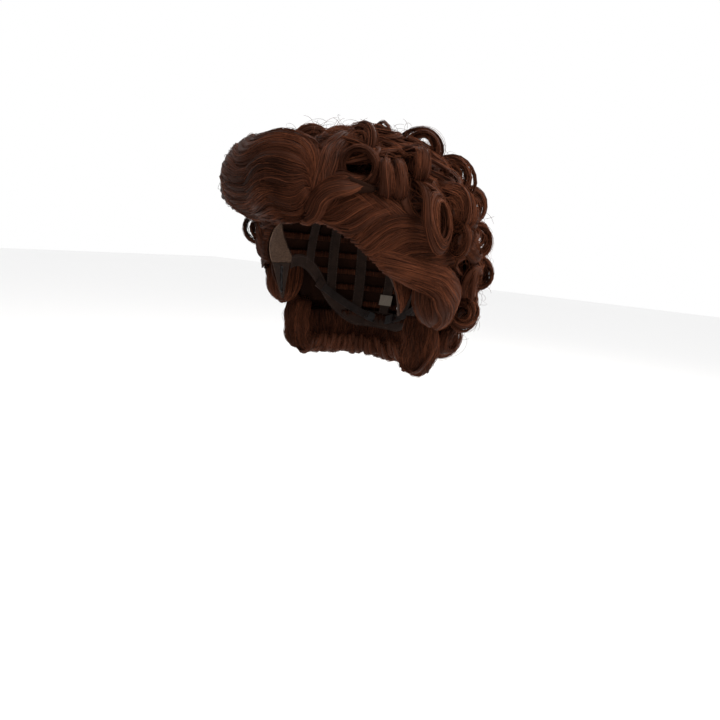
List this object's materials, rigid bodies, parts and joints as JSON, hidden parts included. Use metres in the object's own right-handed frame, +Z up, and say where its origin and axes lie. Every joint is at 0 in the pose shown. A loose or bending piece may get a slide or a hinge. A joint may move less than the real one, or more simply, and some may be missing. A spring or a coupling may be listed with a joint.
{
  "type": "costume wig",
  "caption": "Short 1940s style costume wig: sewn elastic cap with wefts, ear tabs and adjuster straps, a rolled front and rows of set curls.",
  "frame": {"origin": "centre of the head form, level with the eyes, which is the seat that a head fills", "axes": "+Z up out of the crown, -Y the way the face looks, +X the wearer's left"},
  "size_m": [0.2816, 0.3089, 0.256],
  "materials": {
    "hair": "dark auburn synthetic fibre, soft sheen",
    "weft": "stitched weft tape with hair roots",
    "net": "open elastic net",
    "lace": "fine brown lace over a tape edge",
    "cap_fabric": "woven polyester tape, matt",
    "elastic": "knitted elastic",
    "hook_plastic": "moulded nylon",
    "stay_steel": "spring steel stay",
    "label": "woven satin label, blank"
  },
  "bodies": {
    "cap": {"base_back_left": "hair", "base_back_right": "hair", "base_crown": "hair", "crown_net": "net", "curl_row_1": "hair", "curl_row_2": "hair", "curl_row_3": "hair", "curl_row_4": "hair", "curl_row_5": "hair", "curl_row_6": "hair", "curl_row_7": "hair", "curls_top": "hair", "ear_roll_left": "hair", "ear_roll_right": "hair", "front_band": "lace", "front_barrel_curl": "hair", "front_roll_1": "hair", "front_roll_2": "hair", "front_roll_3": "hair", "front_wave_left": "hair", "loop_tape_left": "cap_fabric", "loop_tape_right": "cap_fabric", "nape_band": "cap_fabric", "nape_hair_centre": "hair", "nape_hair_left": "hair", "nape_hair_right": "hair", "rib_centre": "cap_fabric", "rib_left_1": "cap_fabric", "rib_left_2": "cap_fabric", "rib_left_3": "cap_fabric", "rib_right_1": "cap_fabric", "rib_right_2": "cap_fabric", "rib_right_3": "cap_fabric", "side_band_left": "cap_fabric", "side_band_right": "cap_fabric", "size_label": "label", "strap_anchor_left": "cap_fabric", "strap_anchor_right": "cap_fabric", "temple_hair_left": "hair", "temple_hair_right": "hair", "weft_row_1": "weft", "weft_row_2": "weft", "weft_row_3": "weft", "weft_row_4": "weft", "weft_row_5": "weft", "weft_row_6": "weft", "weft_row_7": "weft", "weft_row_8": "weft", "weft_row_9": "weft"},
    "ear_tab_left": {"ear_tab_left": "cap_fabric", "ear_stay_left": "stay_steel", "tab_hair_left": "hair"},
    "strap_left": {"adjuster_strap_left": "elastic"},
    "hook_left": {"strap_hook_left": "hook_plastic"},
    "ear_tab_right": {"ear_tab_right": "cap_fabric", "ear_stay_right": "stay_steel", "tab_hair_right": "hair"},
    "strap_right": {"adjuster_strap_right": "elastic"},
    "hook_right": {"strap_hook_right": "hook_plastic"}
  },
  "joints": [
    {"name": "ear_tab_left_flex", "type": "hinge", "parent": "cap", "child": "ear_tab_left", "pos_m": [0.07338, -0.01857, 0.006], "axis": [-0.157, -0.9876, 0], "range_deg": [-10, 5], "stiffness_Nm_per_rad": 0.02},
    {"name": "ear_tab_right_flex", "type": "hinge", "parent": "cap", "child": "ear_tab_right", "pos_m": [-0.07338, -0.01857, 0.006], "axis": [-0.157, 0.9876, 0], "range_deg": [-10, 5], "stiffness_Nm_per_rad": 0.02},
    {"name": "strap_left_swing", "type": "hinge", "parent": "cap", "child": "strap_left", "pos_m": [0.06218, 0.04943, -0.01982], "axis": [-0.1669, 0.5406, 0.8246], "range_deg": [0, 60]},
    {"name": "strap_right_swing", "type": "hinge", "parent": "cap", "child": "strap_right", "pos_m": [-0.06218, 0.04943, -0.01982], "axis": [-0.1669, -0.5406, -0.8246], "range_deg": [0, 60]},
    {"name": "hook_left_swivel", "type": "hinge", "parent": "strap_left", "child": "hook_left", "pos_m": [0.017, 0.07916, -0.04863], "axis": [-0.1669, 0.5406, 0.8246], "range_deg": [0, 60]},
    {"name": "hook_right_swivel", "type": "hinge", "parent": "strap_right", "child": "hook_right", "pos_m": [-0.017, 0.07916, -0.04863], "axis": [-0.1669, -0.5406, -0.8246], "range_deg": [0, 60]}
  ]
}
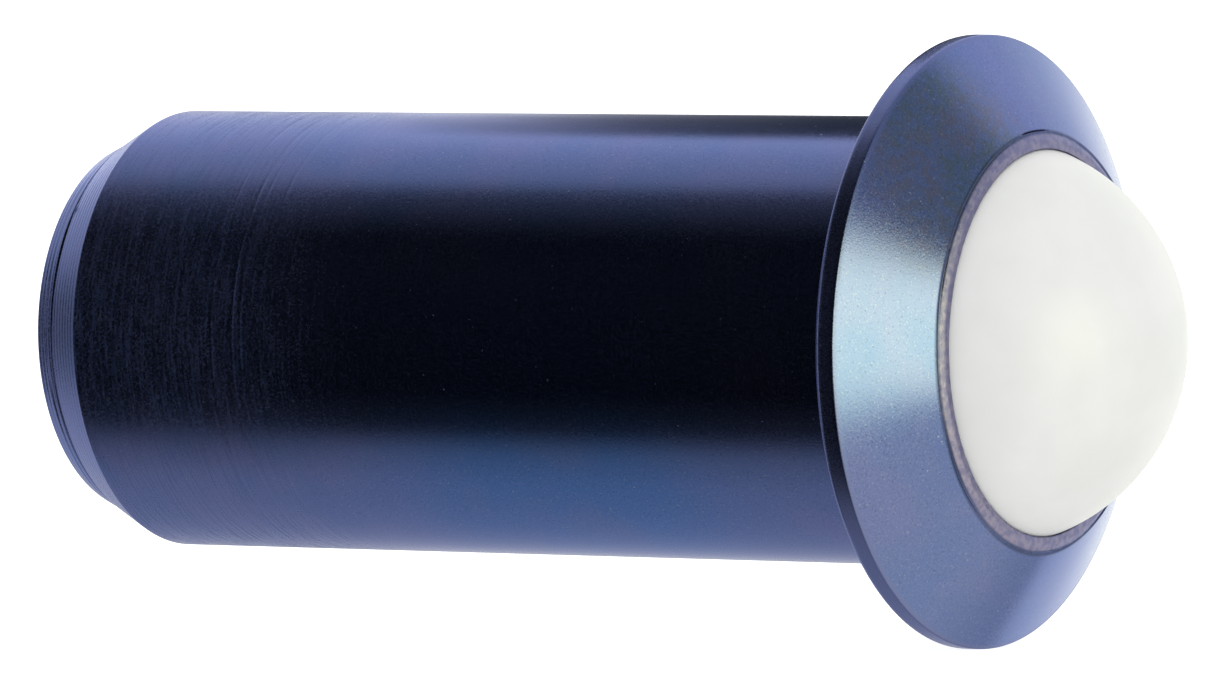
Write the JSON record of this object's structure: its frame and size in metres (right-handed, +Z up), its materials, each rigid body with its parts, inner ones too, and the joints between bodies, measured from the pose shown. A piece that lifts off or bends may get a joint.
==*==
- Exercise details
Copy down the whole of the data above, matching it exactly.

- Task response
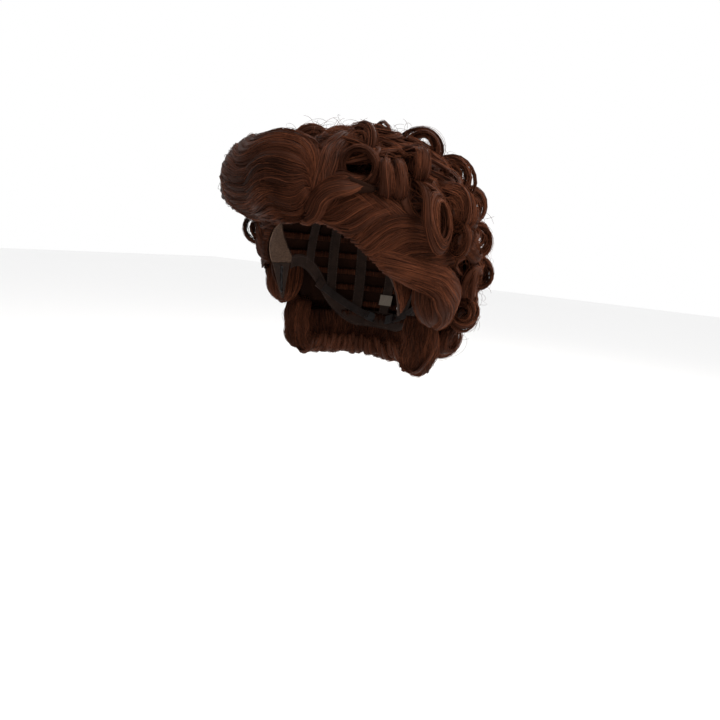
List this object's materials, rigid bodies, parts and joints as JSON, hidden parts included. Use metres in the object's own right-handed frame, +Z up, and say where its origin and axes lie. Every joint is at 0 in the pose shown. A loose or bending piece may get a slide or a hinge. A joint may move less than the real one, or more simply, and some may be missing. A spring or a coupling may be listed with a joint.
{
  "type": "costume wig",
  "caption": "Short 1940s style costume wig: sewn elastic cap with wefts, ear tabs and adjuster straps, a rolled front and rows of set curls.",
  "frame": {"origin": "centre of the head form, level with the eyes, which is the seat that a head fills", "axes": "+Z up out of the crown, -Y the way the face looks, +X the wearer's left"},
  "size_m": [0.2816, 0.3089, 0.256],
  "materials": {
    "hair": "dark auburn synthetic fibre, soft sheen",
    "weft": "stitched weft tape with hair roots",
    "net": "open elastic net",
    "lace": "fine brown lace over a tape edge",
    "cap_fabric": "woven polyester tape, matt",
    "elastic": "knitted elastic",
    "hook_plastic": "moulded nylon",
    "stay_steel": "spring steel stay",
    "label": "woven satin label, blank"
  },
  "bodies": {
    "cap": {"base_back_left": "hair", "base_back_right": "hair", "base_crown": "hair", "crown_net": "net", "curl_row_1": "hair", "curl_row_2": "hair", "curl_row_3": "hair", "curl_row_4": "hair", "curl_row_5": "hair", "curl_row_6": "hair", "curl_row_7": "hair", "curls_top": "hair", "ear_roll_left": "hair", "ear_roll_right": "hair", "front_band": "lace", "front_barrel_curl": "hair", "front_roll_1": "hair", "front_roll_2": "hair", "front_roll_3": "hair", "front_wave_left": "hair", "loop_tape_left": "cap_fabric", "loop_tape_right": "cap_fabric", "nape_band": "cap_fabric", "nape_hair_centre": "hair", "nape_hair_left": "hair", "nape_hair_right": "hair", "rib_centre": "cap_fabric", "rib_left_1": "cap_fabric", "rib_left_2": "cap_fabric", "rib_left_3": "cap_fabric", "rib_right_1": "cap_fabric", "rib_right_2": "cap_fabric", "rib_right_3": "cap_fabric", "side_band_left": "cap_fabric", "side_band_right": "cap_fabric", "size_label": "label", "strap_anchor_left": "cap_fabric", "strap_anchor_right": "cap_fabric", "temple_hair_left": "hair", "temple_hair_right": "hair", "weft_row_1": "weft", "weft_row_2": "weft", "weft_row_3": "weft", "weft_row_4": "weft", "weft_row_5": "weft", "weft_row_6": "weft", "weft_row_7": "weft", "weft_row_8": "weft", "weft_row_9": "weft"},
    "ear_tab_left": {"ear_tab_left": "cap_fabric", "ear_stay_left": "stay_steel", "tab_hair_left": "hair"},
    "strap_left": {"adjuster_strap_left": "elastic"},
    "hook_left": {"strap_hook_left": "hook_plastic"},
    "ear_tab_right": {"ear_tab_right": "cap_fabric", "ear_stay_right": "stay_steel", "tab_hair_right": "hair"},
    "strap_right": {"adjuster_strap_right": "elastic"},
    "hook_right": {"strap_hook_right": "hook_plastic"}
  },
  "joints": [
    {"name": "ear_tab_left_flex", "type": "hinge", "parent": "cap", "child": "ear_tab_left", "pos_m": [0.07338, -0.01857, 0.006], "axis": [-0.157, -0.9876, 0], "range_deg": [-10, 5], "stiffness_Nm_per_rad": 0.02},
    {"name": "ear_tab_right_flex", "type": "hinge", "parent": "cap", "child": "ear_tab_right", "pos_m": [-0.07338, -0.01857, 0.006], "axis": [-0.157, 0.9876, 0], "range_deg": [-10, 5], "stiffness_Nm_per_rad": 0.02},
    {"name": "strap_left_swing", "type": "hinge", "parent": "cap", "child": "strap_left", "pos_m": [0.06218, 0.04943, -0.01982], "axis": [-0.1669, 0.5406, 0.8246], "range_deg": [0, 60]},
    {"name": "strap_right_swing", "type": "hinge", "parent": "cap", "child": "strap_right", "pos_m": [-0.06218, 0.04943, -0.01982], "axis": [-0.1669, -0.5406, -0.8246], "range_deg": [0, 60]},
    {"name": "hook_left_swivel", "type": "hinge", "parent": "strap_left", "child": "hook_left", "pos_m": [0.017, 0.07916, -0.04863], "axis": [-0.1669, 0.5406, 0.8246], "range_deg": [0, 60]},
    {"name": "hook_right_swivel", "type": "hinge", "parent": "strap_right", "child": "hook_right", "pos_m": [-0.017, 0.07916, -0.04863], "axis": [-0.1669, -0.5406, -0.8246], "range_deg": [0, 60]}
  ]
}
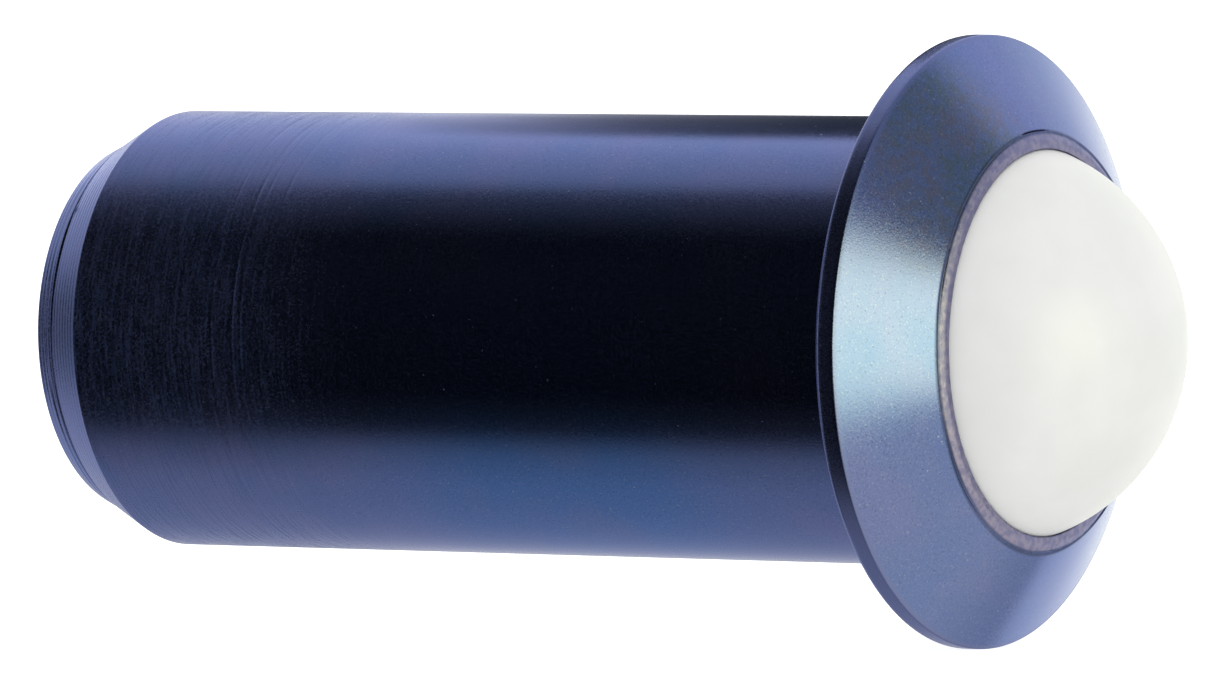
Write the JSON record of this object's structure: its frame and size in metres (right-handed, +Z up), its materials, each rigid body with its parts, inner ones too, and the joints between bodies, measured from the pose shown. A piece that lifts off or bends may get a joint.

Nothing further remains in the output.